Verona and Venice

This past weekend, I took a couple day trips to Verona and Venice. I really enjoy day trips: they’re cheaper, traveling is easier, I get to see more of ITALY, and I can sleep in my own bed. It also makes me feel better since everything that has been going on with global politics. My friends and I purposefully planned the major weekend trips to be before fall break; that way, the weather would be warmer, we could do touristy things in Florence after tourist season, and we could take it easy (well, easier) as we prepare for finals and returning home. I am really glad I did it that way. 

Saturday, I met Maddie at the train station to go to Verona, home of Romeo and Juliet. Somehow, the cheapest ticket we could get turned out to be in first class! There was slightly more leg and elbow room, and we got free snacks, but those were the only differences from the basic ticket. I got lemon cookies and blood orange juice, which is so good!   

Once in Verona, we asked a Canadian where she got a map, and headed to the Tomb of Juliet. It had the most magnificent little garden area! I liked that better than what was inside that we had to buy a ticket for. 
     
     
    

We bought a combined ticket with a student discount (ALWAYS ask for a discount!) that also included Juliet’s House and a fresco museum. There was another couple taking wedding (?) photos in the garden. I tell ya, people get married here all the time. The inner garden was beautiful as well!
    
  

The tomb associated with Juliet is very bare, and there is nothing inside. I think the building used to be a convent. 

  
  

Looking into the wishing well in the garden at Juliet’s Tomb.

From there, we walked to the little Roman coliseum and took pictures from the outside because it was more than we wanted to pay to get in. There was a modern piece of ugly public art in front of it, and we thought it looked very out of place.  
   
  

One of the prettiest trees I have ever seen.

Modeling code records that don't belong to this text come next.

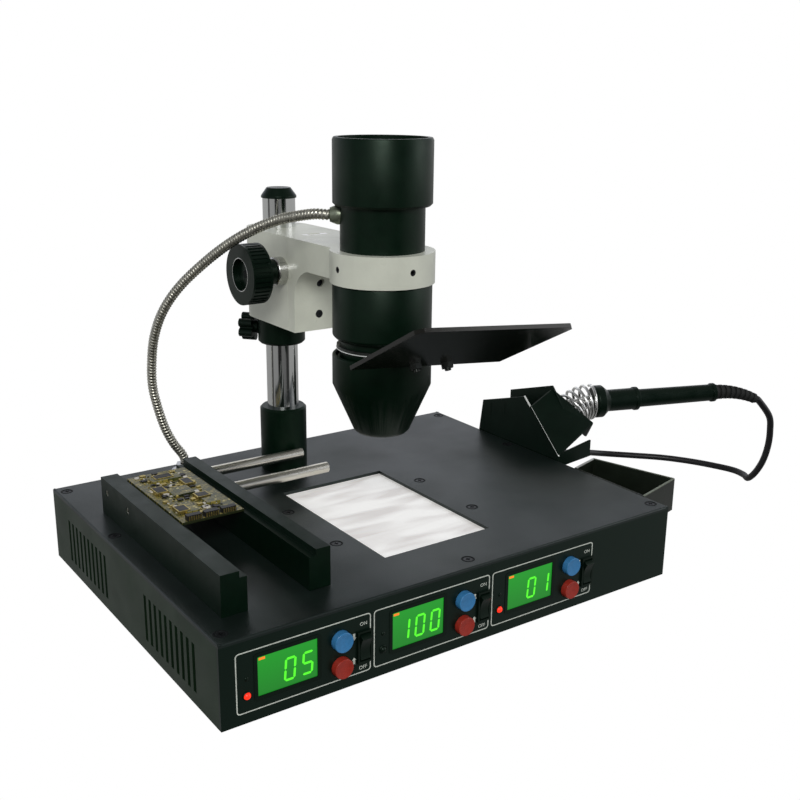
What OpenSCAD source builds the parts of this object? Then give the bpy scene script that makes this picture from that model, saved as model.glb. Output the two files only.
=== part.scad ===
// BGA rework station: a heated base with panel controls, a column with a focusing lamp head,
// a board fixture and a soldering iron stand. Millimetres, +Z up, origin on the bench plane
// under the centre of the base, the front panel towards -Y.

/* [Base case] */
// Width of the case
base_w = 340; // [320:1:380]
// Depth of the case
base_d = 264.8; // [258:0.2:290]
// Height of the case without its feet
base_h = 51.2; // [50:0.2:60]
// Sheet thickness of the chassis
sheet = 1.5; // [1:0.1:2]
// Thickness of the top cover
lid_t = 2.2; // [2:0.1:3]
// Edge rounding of the top cover
lid_r = 1.2; // [0.6:0.1:1.6]
// Height of the rubber feet
foot_h = 4; // [3:0.5:8]
// Diameter of the rubber feet
foot_d = 16; // [12:1:20]
// Distance of each foot from the case sides
foot_inset = 25; // [18:1:40]
// Width of one vent slot
vent_w = 3.6; // [2:0.2:5]
// Height of one vent slot
vent_h = 30; // [20:1:34]
// Spacing of the vent slots
vent_pitch = 7.5; // [6:0.1:9]

/* [Heater] */
// Width of the heater window
window_w = 82; // [70:1:90]
// Length of the heater window
window_d = 128; // [110:1:134]
// Thickness of the heater plate
plate_t = 3; // [2:0.5:4]
// Depth of the heater tray
tray_depth = 28; // [20:1:32]
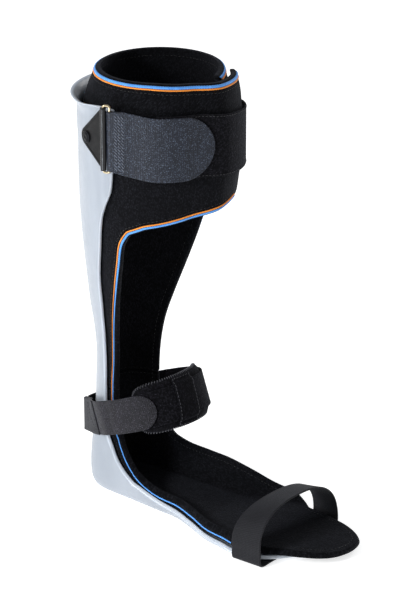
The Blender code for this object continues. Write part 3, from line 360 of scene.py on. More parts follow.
# Sheets: the liner's outer face lies below the swept surface, which is the shell's outer face
SHELL_THICKNESS = 0.0030
SHELL_EDGE = 0.0011
LINER_THICKNESS = 0.0047
LINER_EDGE = 0.0014
LINER_ROLL = 0.0015
SHEET_PITCH = 0.0021
CREASE_PITCH = 0.0009
LINER_TOP = 0.0043
LINER_BASE = LINER_TOP + LINER_THICKNESS
GAP = 0.0003
RIM_HEIGHT = 0.357
SHELL_HEIGHT = 0.337
SHELL_FLARE = 0.0080
FLARE_HEIGHT = 0.012
FLARE_END = 0.088
SEAM_HEIGHT = 0.090
CUFF_BOTTOM = 0.242
CUFF_RISE = 0.019
RIM_DIP = -0.006
LAP = 0.0078
FAN_X = 0.020
FAN_Z = 0.072
FAN_PITCH = 0.055
HEEL_SQUARENESS = 9
FLAT_END = 0.120
QUARTER = math.pi / 2
FAN_START = -QUARTER * FAN_PITCH

# Level sections of the leg: height, centre x, reach to the back, half width, squareness
LEG = np.array([
    (0.072, 0.0200, 0.0530, 0.0332, 2.5),
    (0.094, 0.0180, 0.0505, 0.0330, 2.4),
    (0.118, 0.0140, 0.0455, 0.0330, 2.3),
    (0.140, 0.0120, 0.0450, 0.0355, 2.2),
    (0.160, 0.0120, 0.0475, 0.0400, 2.1),
    (0.185, 0.0140, 0.0510, 0.0460, 2.0),
    (0.215, 0.0170, 0.0545, 0.0525, 2.0),
    (0.245, 0.0200, 0.0577, 0.0577, 2.0),
    (0.270, 0.0220, 0.0598, 0.0598, 2.0),
    (0.300, 0.0238, 0.0613, 0.0613, 2.0),
    (0.328, 0.0235, 0.0610, 0.0610, 2.0),
    (0.342, 0.0245, 0.0580, 0.0580, 2.0),
    (0.357, 0.0255, 0.0525, 0.0525, 2.0),
])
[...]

From there, we walked to the House of Juliet, where it is popular to touch her boob (and photograph it) to have good luck in love. It was especially funny to see parents make their little boys do it for the picture. They were so embarrassed. 
   

If you’ve ever seen Letters to Juliet, you know that people like to stick love letters to the wall with chewing gum or bandaids, but that is now illegal. There is a guard watching and ready to fine anyone who defaces the monument. Instead, there are cute little red mailboxes to put your letters in. There was lots of graffiti on the walls of the tunnel through which you walk to get to the courtyard, lots of gum on the wall behind Juliet, and lots of love locks as well. I’ve seen love locks all over Europe, so it’s not just something you do in Paris.
  

I tried to go up into the house using my combined ticket, but the lady turned me away, saying it was not right. I went back down to Maddie, who was waiting to take a picture of me on the famous balcony. She went up instead and figured out that you have to exchange the tomb ticket for the house ticket at the front desk, even though they are both included. I took some pictures of her, then we switched places. I went out to the balcony and then explored the rest of the house. In the room connected to the balcony, there were different pieces of art depicting the famous story. I went upstairs and there were a couple costumes as well as a period bedroom. Going into more rooms and up more stairs, there was a view of the courtyard and some displays of ceramics and porcelain pieces from the period. I went back down and left a note in the guestbook instead of a letter in the mailbox.

  

From High Point with Love

We tried to go to Romeo’s house, but it was closed. I wasn’t too bummed, because I still don’t know what is in it. We then walked through a piazza with a little Christmas market. We kept going and came to another little square with more market, and I got hot chocolate. Apparently it’s a thing to put a little rum in it, so I got some that way, but I decided I like my chocolate better senza rum. 
   
  

We later climbed that

  

It started raining then, so we shopped around at a little Christmas shack.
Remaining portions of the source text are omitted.